> [YOUR OBJECTIVE] What is wanted is an exact restatement of the lines from the one with "-peg_hinge.y, peg_hinge.z), FORWARD)" through the one with "bpy.data.objects.remove(obj)", both included, and of no other lines.

* begin SOURCE DATA *

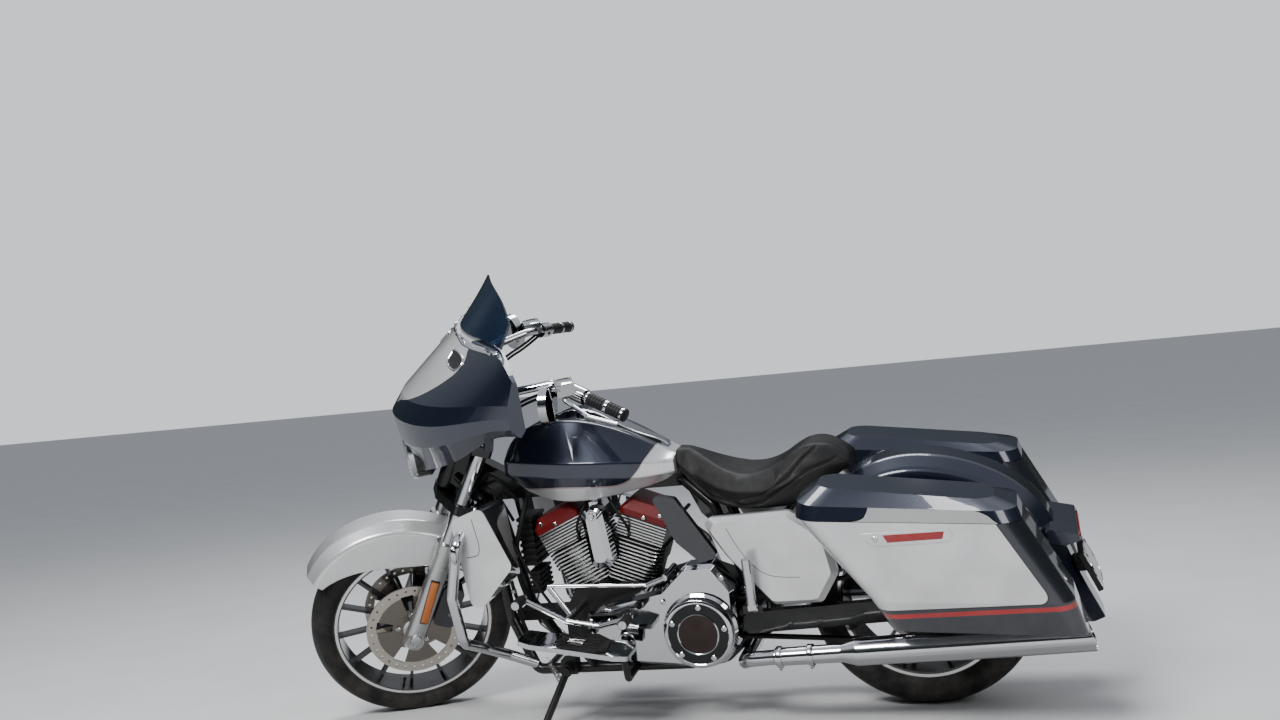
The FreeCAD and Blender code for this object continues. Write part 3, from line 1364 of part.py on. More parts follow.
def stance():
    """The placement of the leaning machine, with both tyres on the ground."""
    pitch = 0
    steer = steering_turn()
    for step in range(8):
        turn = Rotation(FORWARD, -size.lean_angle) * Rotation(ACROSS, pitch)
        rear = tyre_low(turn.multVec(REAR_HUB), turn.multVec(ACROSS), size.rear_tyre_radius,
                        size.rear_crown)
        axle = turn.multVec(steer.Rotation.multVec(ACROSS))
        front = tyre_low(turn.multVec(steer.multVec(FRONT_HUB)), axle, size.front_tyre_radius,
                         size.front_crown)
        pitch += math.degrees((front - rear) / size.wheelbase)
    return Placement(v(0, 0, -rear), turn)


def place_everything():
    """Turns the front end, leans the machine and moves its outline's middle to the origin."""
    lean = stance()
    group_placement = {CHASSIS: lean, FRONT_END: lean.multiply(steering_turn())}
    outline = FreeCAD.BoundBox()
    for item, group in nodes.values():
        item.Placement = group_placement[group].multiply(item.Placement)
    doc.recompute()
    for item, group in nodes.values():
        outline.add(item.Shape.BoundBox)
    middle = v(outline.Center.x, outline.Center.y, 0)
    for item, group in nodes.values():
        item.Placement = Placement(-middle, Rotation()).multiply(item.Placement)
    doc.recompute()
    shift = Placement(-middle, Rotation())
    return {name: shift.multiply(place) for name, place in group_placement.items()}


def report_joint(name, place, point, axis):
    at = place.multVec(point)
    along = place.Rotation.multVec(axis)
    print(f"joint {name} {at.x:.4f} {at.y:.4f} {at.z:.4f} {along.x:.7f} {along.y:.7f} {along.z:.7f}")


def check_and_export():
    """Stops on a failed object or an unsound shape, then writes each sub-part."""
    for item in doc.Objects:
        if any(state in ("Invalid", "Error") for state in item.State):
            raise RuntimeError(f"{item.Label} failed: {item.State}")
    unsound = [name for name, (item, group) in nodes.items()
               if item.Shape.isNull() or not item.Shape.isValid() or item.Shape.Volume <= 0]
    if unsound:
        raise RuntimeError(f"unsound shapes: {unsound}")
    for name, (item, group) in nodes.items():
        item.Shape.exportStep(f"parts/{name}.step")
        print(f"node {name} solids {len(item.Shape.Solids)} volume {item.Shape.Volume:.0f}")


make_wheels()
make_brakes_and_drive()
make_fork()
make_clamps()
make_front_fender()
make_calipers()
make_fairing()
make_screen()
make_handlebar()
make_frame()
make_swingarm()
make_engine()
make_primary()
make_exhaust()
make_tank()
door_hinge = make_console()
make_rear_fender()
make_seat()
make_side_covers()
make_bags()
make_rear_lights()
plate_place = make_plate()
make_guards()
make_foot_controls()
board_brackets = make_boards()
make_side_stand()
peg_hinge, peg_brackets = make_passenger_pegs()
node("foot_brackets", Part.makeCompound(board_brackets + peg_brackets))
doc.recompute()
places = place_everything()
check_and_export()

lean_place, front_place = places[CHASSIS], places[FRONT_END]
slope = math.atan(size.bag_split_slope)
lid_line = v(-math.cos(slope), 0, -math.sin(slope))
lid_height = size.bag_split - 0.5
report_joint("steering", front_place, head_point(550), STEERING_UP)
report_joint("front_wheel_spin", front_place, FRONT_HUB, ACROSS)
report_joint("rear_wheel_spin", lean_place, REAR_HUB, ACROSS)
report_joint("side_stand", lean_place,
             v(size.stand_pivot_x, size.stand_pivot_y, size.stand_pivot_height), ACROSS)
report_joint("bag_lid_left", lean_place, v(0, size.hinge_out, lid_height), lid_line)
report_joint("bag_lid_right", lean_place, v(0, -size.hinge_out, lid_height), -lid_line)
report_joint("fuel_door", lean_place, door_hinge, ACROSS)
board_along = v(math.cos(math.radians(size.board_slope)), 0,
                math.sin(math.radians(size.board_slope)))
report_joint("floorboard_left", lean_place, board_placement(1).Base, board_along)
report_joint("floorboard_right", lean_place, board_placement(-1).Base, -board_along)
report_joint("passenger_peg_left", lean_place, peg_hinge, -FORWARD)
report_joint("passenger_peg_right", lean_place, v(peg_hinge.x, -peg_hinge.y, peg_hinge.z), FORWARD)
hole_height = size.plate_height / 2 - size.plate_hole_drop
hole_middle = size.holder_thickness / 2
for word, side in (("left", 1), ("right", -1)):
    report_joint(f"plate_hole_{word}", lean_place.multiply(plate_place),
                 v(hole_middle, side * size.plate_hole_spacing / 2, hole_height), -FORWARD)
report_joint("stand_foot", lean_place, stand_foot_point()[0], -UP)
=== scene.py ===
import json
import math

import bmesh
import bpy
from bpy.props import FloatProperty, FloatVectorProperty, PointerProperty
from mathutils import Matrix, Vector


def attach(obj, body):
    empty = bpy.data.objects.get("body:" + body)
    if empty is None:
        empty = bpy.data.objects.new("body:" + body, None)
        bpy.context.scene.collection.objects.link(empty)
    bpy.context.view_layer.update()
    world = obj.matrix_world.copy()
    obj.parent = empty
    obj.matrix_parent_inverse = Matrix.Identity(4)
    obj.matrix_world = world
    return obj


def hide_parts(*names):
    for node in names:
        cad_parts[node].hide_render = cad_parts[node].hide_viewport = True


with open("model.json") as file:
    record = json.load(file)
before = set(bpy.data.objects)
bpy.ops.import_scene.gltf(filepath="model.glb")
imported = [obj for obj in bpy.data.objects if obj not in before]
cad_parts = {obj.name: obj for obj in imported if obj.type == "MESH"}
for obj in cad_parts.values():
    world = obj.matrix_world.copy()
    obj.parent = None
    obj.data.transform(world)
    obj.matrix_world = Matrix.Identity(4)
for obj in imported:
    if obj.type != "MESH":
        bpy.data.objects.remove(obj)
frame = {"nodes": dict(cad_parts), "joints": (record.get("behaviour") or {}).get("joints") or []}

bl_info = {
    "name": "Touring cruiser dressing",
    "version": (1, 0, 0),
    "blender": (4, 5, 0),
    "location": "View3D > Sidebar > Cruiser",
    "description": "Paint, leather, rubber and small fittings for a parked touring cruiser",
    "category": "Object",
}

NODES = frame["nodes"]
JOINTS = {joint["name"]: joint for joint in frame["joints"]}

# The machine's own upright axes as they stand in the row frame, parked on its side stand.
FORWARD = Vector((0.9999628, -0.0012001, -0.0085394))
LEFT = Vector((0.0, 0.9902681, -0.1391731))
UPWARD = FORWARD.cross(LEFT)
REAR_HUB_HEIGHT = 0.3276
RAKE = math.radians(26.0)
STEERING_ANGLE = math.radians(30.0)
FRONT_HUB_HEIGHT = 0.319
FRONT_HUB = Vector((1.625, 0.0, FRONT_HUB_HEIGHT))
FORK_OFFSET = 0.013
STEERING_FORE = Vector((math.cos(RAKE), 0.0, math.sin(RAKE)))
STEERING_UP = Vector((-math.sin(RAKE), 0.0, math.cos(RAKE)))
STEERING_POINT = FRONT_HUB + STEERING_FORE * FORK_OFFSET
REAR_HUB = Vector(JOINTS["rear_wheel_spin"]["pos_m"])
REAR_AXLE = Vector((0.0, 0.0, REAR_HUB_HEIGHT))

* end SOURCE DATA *

> [ANSWER TO THE EXERCISE]
report_joint("passenger_peg_right", lean_place, v(peg_hinge.x, -peg_hinge.y, peg_hinge.z), FORWARD)
hole_height = size.plate_height / 2 - size.plate_hole_drop
hole_middle = size.holder_thickness / 2
for word, side in (("left", 1), ("right", -1)):
    report_joint(f"plate_hole_{word}", lean_place.multiply(plate_place),
                 v(hole_middle, side * size.plate_hole_spacing / 2, hole_height), -FORWARD)
report_joint("stand_foot", lean_place, stand_foot_point()[0], -UP)
=== scene.py ===
import json
import math

import bmesh
import bpy
from bpy.props import FloatProperty, FloatVectorProperty, PointerProperty
from mathutils import Matrix, Vector


def attach(obj, body):
    empty = bpy.data.objects.get("body:" + body)
    if empty is None:
        empty = bpy.data.objects.new("body:" + body, None)
        bpy.context.scene.collection.objects.link(empty)
    bpy.context.view_layer.update()
    world = obj.matrix_world.copy()
    obj.parent = empty
    obj.matrix_parent_inverse = Matrix.Identity(4)
    obj.matrix_world = world
    return obj


def hide_parts(*names):
    for node in names:
        cad_parts[node].hide_render = cad_parts[node].hide_viewport = True


with open("model.json") as file:
    record = json.load(file)
before = set(bpy.data.objects)
bpy.ops.import_scene.gltf(filepath="model.glb")
imported = [obj for obj in bpy.data.objects if obj not in before]
cad_parts = {obj.name: obj for obj in imported if obj.type == "MESH"}
for obj in cad_parts.values():
    world = obj.matrix_world.copy()
    obj.parent = None
    obj.data.transform(world)
    obj.matrix_world = Matrix.Identity(4)
for obj in imported:
    if obj.type != "MESH":
        bpy.data.objects.remove(obj)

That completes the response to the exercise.